Eligible Mortgage Loan Regulations
Marginal note:High ratio loans
5 (1) A high ratio loan must meet the following criteria:
(a) at the time the loan is approved, its principal amount, together with the outstanding balance of any loan having an equal or prior claim against the eligible residential property against which the loan is secured, must be less than or equal to 95% of the value of the eligible residential property;
(b) the purpose of the loan must either
(i) include the purchase of the eligible residential property against which it is secured, or
(ii) be the discharge of the outstanding balance of a prior uninsured low ratio loan;
(c) the loan must be scheduled to amortize over a period that does not exceed 25 years;
(d) the value of the eligible residential property against which the loan is secured must be less than $1,000,000;
(e) if the loan agreement allows for fluctuations in the amortization period as a result of a variable rate of interest during the term of the loan, the loan payment must be recalculated at least once every five years to conform to the original amortization schedule;
(f) the loan agreement must establish scheduled principal and interest payments that will begin reducing the outstanding principal in accordance with the overall amortization schedule agreed to at the making of the loan, commencing on
(i) the day on which the loan is funded,
(ii) the day on which the agreement of purchase and sale closes, or
(iii) the day on which the improvement, conversion or development of the eligible residential property is completed;
(g) at the time the loan is approved, at least one of its borrowers or guarantors must have a credit score that is greater than or equal to 600;
(h) at the time the loan is approved, the gross debt service ratio and total debt service ratio must not exceed 39% and 44%, respectively;
(i) the eligible residential property against which the loan is secured must contain at least one housing unit that will be occupied by the borrower or by a person related to the borrower by marriage, common-law partnership or any legal parent-child relationship; and
(j) at the time the loan is approved, it must be reasonably likely to be repaid, having regard to the borrower’s capacity to make the loan payments while paying their other debts and meeting their other obligations over the term of the loan, based on reasonable assumptions as to what the highest loan payment over the term of the loan will be.

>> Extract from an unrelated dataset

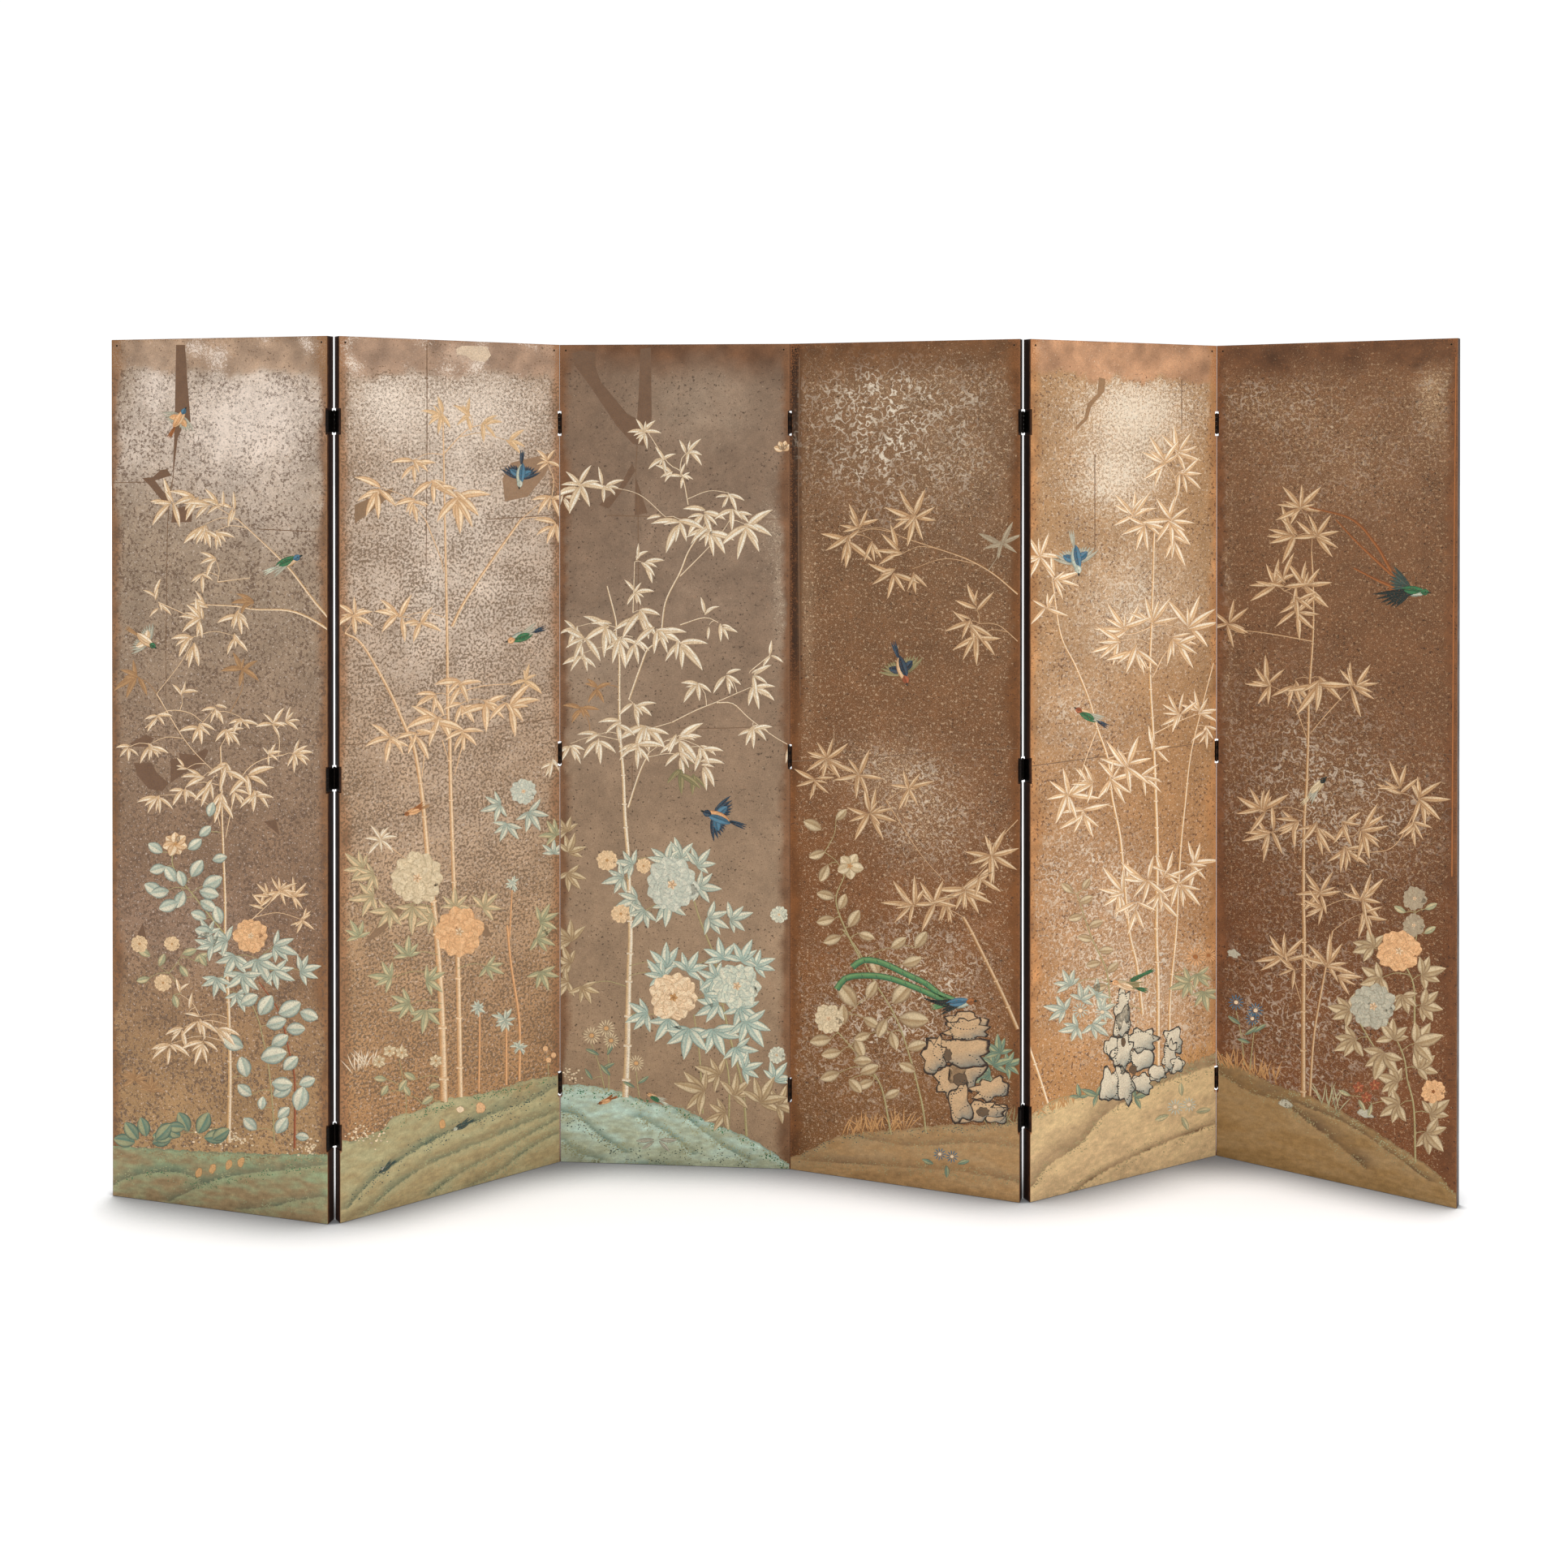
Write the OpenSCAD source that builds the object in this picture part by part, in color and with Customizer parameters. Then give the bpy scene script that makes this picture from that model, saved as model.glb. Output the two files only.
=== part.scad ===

Marginal note:Credit score exception
(2) The criterion set out in paragraph (1)(g) does not apply if no more than 3% of the lender’s high ratio loans that were approved for insurance and funded during one of the following periods were loans in respect of which no borrower or guarantor had a credit score of at least 600:
(a) the first four quarters of the preceding five quarters;
(b) the first four quarters of the preceding six quarters; or
(c) the first four quarters of the preceding seven quarters.
Marginal note:Debt service ratio calculations — certain loans
(3) For the purposes of paragraph (1)(h), if a high ratio loan has a term of less than five years or is not a fixed-rate loan, the gross debt service ratio and total debt service ratio must be calculated using the annual payments, in respect of the loan and any other loan with an equal or prior claim against the eligible residential property that has less than five years remaining in its term or is not a fixed-rate loan, that would be required to conform to the amortization schedule agreed to by the borrower and the lender if the interest rate were the greater of
(a) the interest rate set out in the loan agreement, and
(b) the five-year conventional mortgage interest rate, as determined weekly by the Bank of Canada, that was in effect on the Monday of the week in which the calculation is performed.
Marginal note:Reasonable likelihood of repayment
(4) A high ratio loan does not meet the criterion set out in paragraph (1)(j) unless the mortgage or hypothecary lender or mortgage insurer has made reasonable efforts to verify the borrower’s income and employment status or, if the borrower is self-employed, to assess the plausibility of the income reported by the borrower.